The quality of LEDs and fittings varies enormously. As a rule, better quality LEDs will have longer life, higher light output, better colour rendering and lower energy consumption. Rexel staff are trained to advise clients on the quality of products available. There is often a choice of equipment available. Always read the data given in the literature carefully.

Is an LED down light more efficient than a compact fluorescent one?

Normally, the answer is YES but you must make sure that you achieve similar levels of illumination. LED fittings can be more glaring than CFL, but if the LED reflector is quite deep, you should be OK.

Some LED manufacturers make their luminaries with the same size ceiling cut-out opening as a CFL one, so you can simply replace the fittings on a one-for-one basis. If the down lights are for a corridor, consider the distance between the fittings.

LED down lights often give a narrower beam than its equivalent CFL, so you might get a less uniform appearance on the walls and floor.

What is the life of an LED driver?

Typically drivers are guaranteed for 50,000 operating hours.
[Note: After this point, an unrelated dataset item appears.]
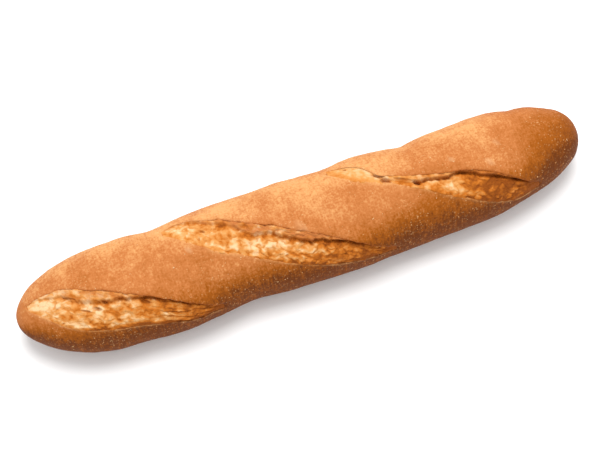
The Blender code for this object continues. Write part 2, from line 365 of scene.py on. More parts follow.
# ---- stage ----------------------------------------------------------------------------
VIEW_AZIMUTH, VIEW_ELEVATION = -20.35, 68.0  # degrees, azimuth 0 seen from the near side
VIEW_AIM = (0.0, 0.0, 0.020)
VIEW_DISTANCE = 0.80
LENS, SENSOR = 85, 36        # millimetres
FLOOR_SIZE = 3.0
SKY_STRENGTH = 0.95


# =======================================================================================
# Sizes and colours a user would change
# =======================================================================================


def hex_colour(code):
    """Linear RGBA of an sRGB hex colour."""
    parts = (int(code[i:i + 2], 16) / 255 for i in (1, 3, 5))
    linear = (c / 12.92 if c <= 0.04045 else ((c + 0.055) / 1.055) ** 2.4 for c in parts)
    return (*linear, 1.0)


def colour_property(name, code, description):
    """A colour that a user can change."""
    return FloatVectorProperty(
        name=name, description=description, default=hex_colour(code), subtype="COLOR", size=4,
        min=0.0, max=1.0,
    )


class BaguetteSizes(bpy.types.PropertyGroup):
    """Sizes of the loaf and of its surface."""

    length: FloatProperty(
        name="Length", default=LOAF_HIGH.x - LOAF_LOW.x, unit="LENGTH",
        description="From tip to tip",
    )
    width: FloatProperty(
        name="Width", default=LOAF_HIGH.y - LOAF_LOW.y, unit="LENGTH",
        description="Across the widest swell",
    )
    height: FloatProperty(
        name="Height", default=LOAF_HIGH.z - LOAF_LOW.z, unit="LENGTH",
        description="From the underside to the highest ear",
    )
    unevenness: FloatProperty(
        name="Unevenness", default=0.45 * MM, unit="LENGTH",
        description="How far the crust wanders from a smooth form",
    )
    lump_relief: FloatProperty(
        name="Crumb lumps", default=1.45 * MM, unit="LENGTH",
        description="Height of the torn lumps in the cuts",
    )
    fleck_count: IntProperty(
        name="Flour flecks", default=420, min=0,
        description="How many clots of flour lie on the crust",
    )


class BaguetteColours(bpy.types.PropertyGroup):
    """Colours of crust, crumb and flour."""

    golden: colour_property("Golden crust", "#B56E3A", "Thin crust of the crown")
    amber: colour_property("Amber crust", "#965010", "Crust between crown and side")
    brown: colour_property("Brown crust", "#66320C", "Well baked crust near the underside")
    pale: colour_property("Pale crust", "#CF965E", "Crust that took the least colour")
    seared: colour_property("Seared edge", "#A0531F", "Thin edge of an ear")
    cream: colour_property("Cream crumb", "#DDB88B", "Torn crumb that stayed pale")
    gold_crumb: colour_property("Golden crumb", "#CB8D4D", "Torn crumb with some colour")
    orange_crumb: colour_property("Orange crumb", "#B8681F", "Torn crumb with more colour")
    toast: colour_property("Toasted crumb", "#854412", "Torn crumb that baked hard")
    # painted shade for the crumb's creases, grooves and holes
    hollow: colour_property("Hollow", "#8A4712", "Crumb deep in a crease or pit")
    flour: colour_property("Flour", "#D2A87C", "Dusting flour")
    speck: colour_property("Flour specks", "#DDB07A", "Flour that baked into the skin")


# =======================================================================================
# The smooth loaf
# =======================================================================================


def sizes():
    """The scene's sizes of the loaf."""
    return bpy.context.scene.baguette_sizes


def colour(name):
    """One of the scene's colours of the loaf."""
    return tuple(getattr(bpy.context.scene.baguette_colours, name))


def smoothstep(low, high, value):
    """0 at low, 1 at high and beyond, and a soft rise between. low may be the greater."""
    t = np.clip((value - low) / (high - low), 0.0, 1.0)
    return t * t * (3 - 2 * t)


def smooth_values(places, values, at):
    """Values, or rows of values, read at each place of a smooth line through the given ones."""
    places = places.astype(float)
    sides = (-1,) + (1,) * (values.ndim - 1)
    run = places.reshape(sides)
    slopes = np.empty_like(values)
    slopes[1:-1] = (values[2:] - values[:-2]) / (run[2:] - run[:-2])
    slopes[0] = (values[1] - values[0]) / (places[1] - places[0])
    slopes[-1] = (values[-1] - values[-2]) / (places[-1] - places[-2])
    i = np.clip(np.searchsorted(places, at, side="right") - 1, 0, len(places) - 2)
    gap = (places[i + 1] - places[i]).reshape(sides)
    t = np.clip((at - places[i]).reshape(sides) / gap, 0.0, 1.0)
    return (
        (2 * t**3 - 3 * t**2 + 1) * values[i]
        + (t**3 - 2 * t**2 + t) * gap * slopes[i]
        + (3 * t**2 - 2 * t**3) * values[i + 1]
        + (t**3 - t**2) * gap * slopes[i + 1]
    )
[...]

This is more than 12 years for most installations. Ask for the rated life. Compare this with the expected operating hours of your installation. Also check if there are limitations of use such as interior, exterior, ambient temperature, etc.

Are all LEDs Dimmable?

Many LEDs are dimmable but this will be marked on the product specification. It is always best to sample an LED to make sure it works well with your existing system before purchasing a large amount. 

How do I calculate how much a lamp costs to run in £ per year?

The calculation is: Watts x electrical cost per kWh x burning hours per year / 1000. For this, you need to know three things:

  • The wattage of the lamp (preferably including the gear losses if you know them, but just the lamp wattage will give you a good idea).
  • The cost of electricity per kW/hour. A kW/hour is often called a unit of electricity. A typical figure might be 12p per unit but remember that 12p is £0.12 when you enter the figure in your calculation.
  • The burning hours per year. A typical office is 3000 hours, dusk until dawn lighting is 4380 hours. As an example: 60W x £0.12 x 3,000 hrs / 1000 = £21.60
  • Note that occupancy sensors and dimming can also be used to save energy but it is harder to estimate actual energy savings compared with a simple ‘watts used’ calculation.
  • To achieve more accuracy in your calculation, you should include the control gear or driver losses. Wire-wound ballasts are being phased out and replaced by electronic ones. When considering LEDs, ask the manufacturer for the losses in the driver. Many LED retrofit lamps have an in-built driver. To make your comparison use the VA figure rather than the Watts value. For the technically minded, a good LED retrofit will have a power factor close to unity so the VA is almost the same as the wattage. Poor quality retrofits can have a pf close to 50%.

Can Rexel do the calculations for me?

Yes, our staff would be pleased to calculate the energy savings for you. Rexel have dedicated teams who will complete full ROI documents that will include energy saved and installation costs.

If I am offered a guarantee, what questions should I ask?

Firstly, the guarantee should cover complete failure of the luminaire within its rated life.
  • You should check what the rated life of the luminarie is.
  • Suppliers will normally pay a proportion of the replacement cost equal to the hours operated up to failure.
  • Ask if the guarantee covers failure of just some of the LEDs in the luminaire.
  • Luminaires with multiple LEDs should also be covered for the failure of some of the individual chips. This will lead to a reduction of light output or, in the case of RGB units, imperfect colour changing.
  • Also ask if the guarantee covers light loss over time.
  • Ask what the guarantee will cover if the output is less than stated.
  • Ask if the LEDs are on replaceable modules. This enables you to keep the luminaire and refit new, maybe more efficient, LEDs.
  • Look for conditions such as ambient temperature, switching frequency, change in colour appearance. The latter is particularly relevant with “budget” LEDs.